When the destination is an off-screen buffer, it is generally no problem to use blitter-based elements. This refers to the G2D/PxP/IPU video transform elements.
With video sinks, the situation is more complicated. If the destination is the main Linux framebuffer, and only the video output shall be shown, then it is simple to just let the blitter-based video sink blit the video frames on the framebuffer. But if a desktop enviroment is used, the blit operation can easily collide with the drawings of the display server, window manager, etc. This is because the blitter completely bypasses whatever render paths the display server might have set up. As a result, frames that are blitted on screen can "flicker" when the display server decides to paint to the same screen region.

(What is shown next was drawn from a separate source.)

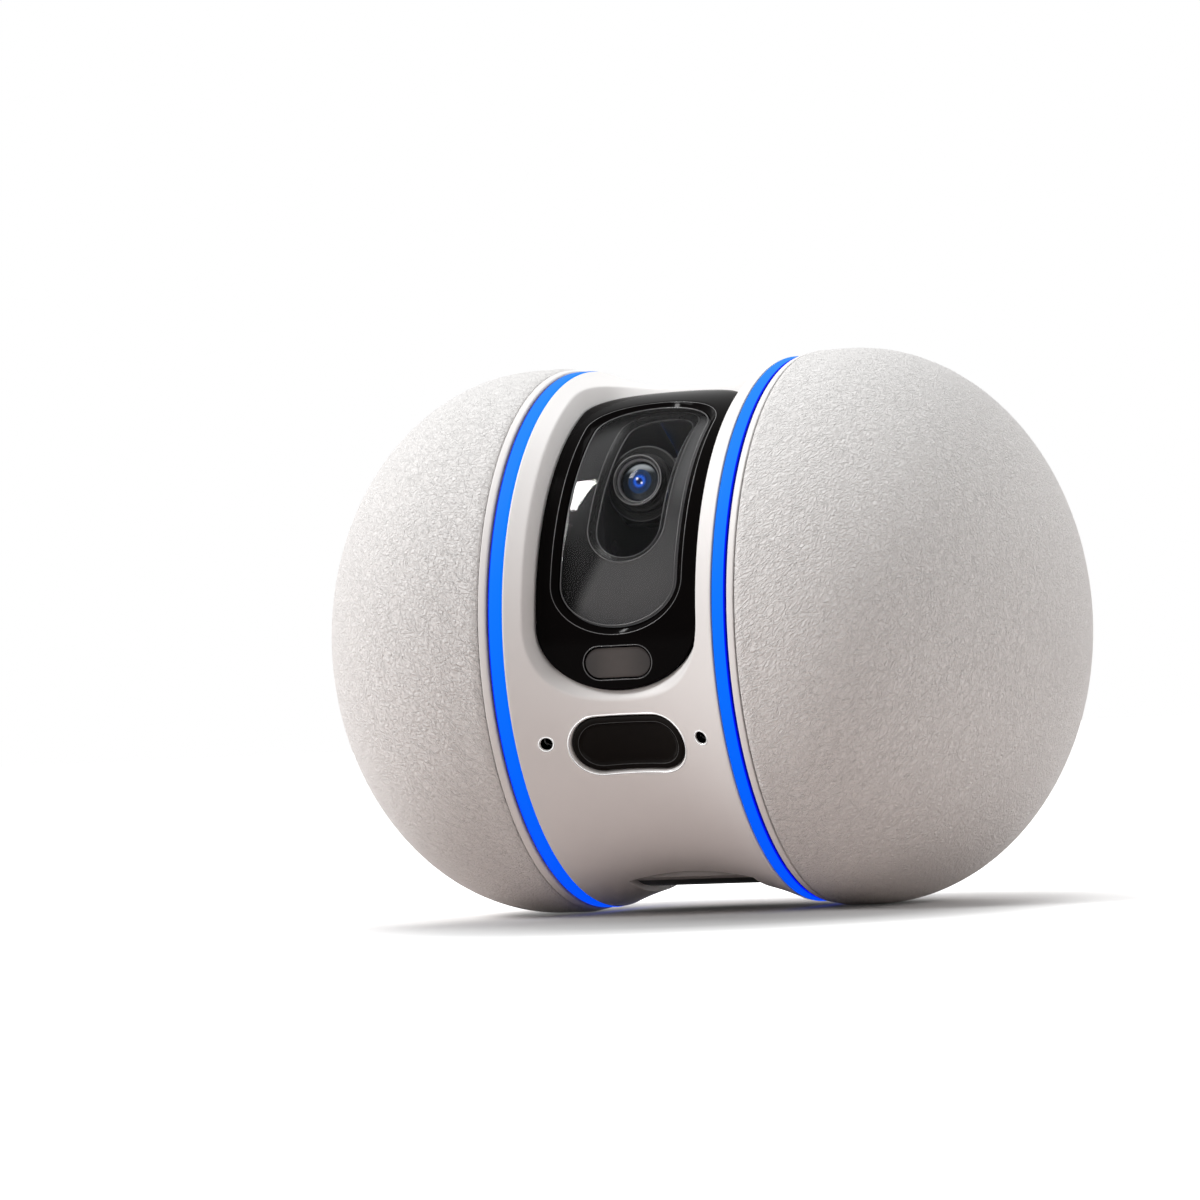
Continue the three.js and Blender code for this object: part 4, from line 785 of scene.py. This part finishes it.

Without desktop compositing, it is theoretically possible to work around this
problem. There could be a window which has special flags that instruct the display
server to not ever paint anything inside the window region. Then, the blitter could
paint the pixels into that region. This only works if the window isn't partially
obscured by another window. Also, with desktop compositing, this won't work, because
compositing will cause the display server to draw all windows into separate offscreen
regions, and only in the end, the desktop compositor composes all of these offscreen
buffers together to form one complete frame. For these reason, using blitter-based
video sinks in desktop enviroments is generally not recommended. Consider using
imxeglvivsink
then instead, which works well with desktop enviroments (but uses
the GPU's more power hungry 3D core for rendering).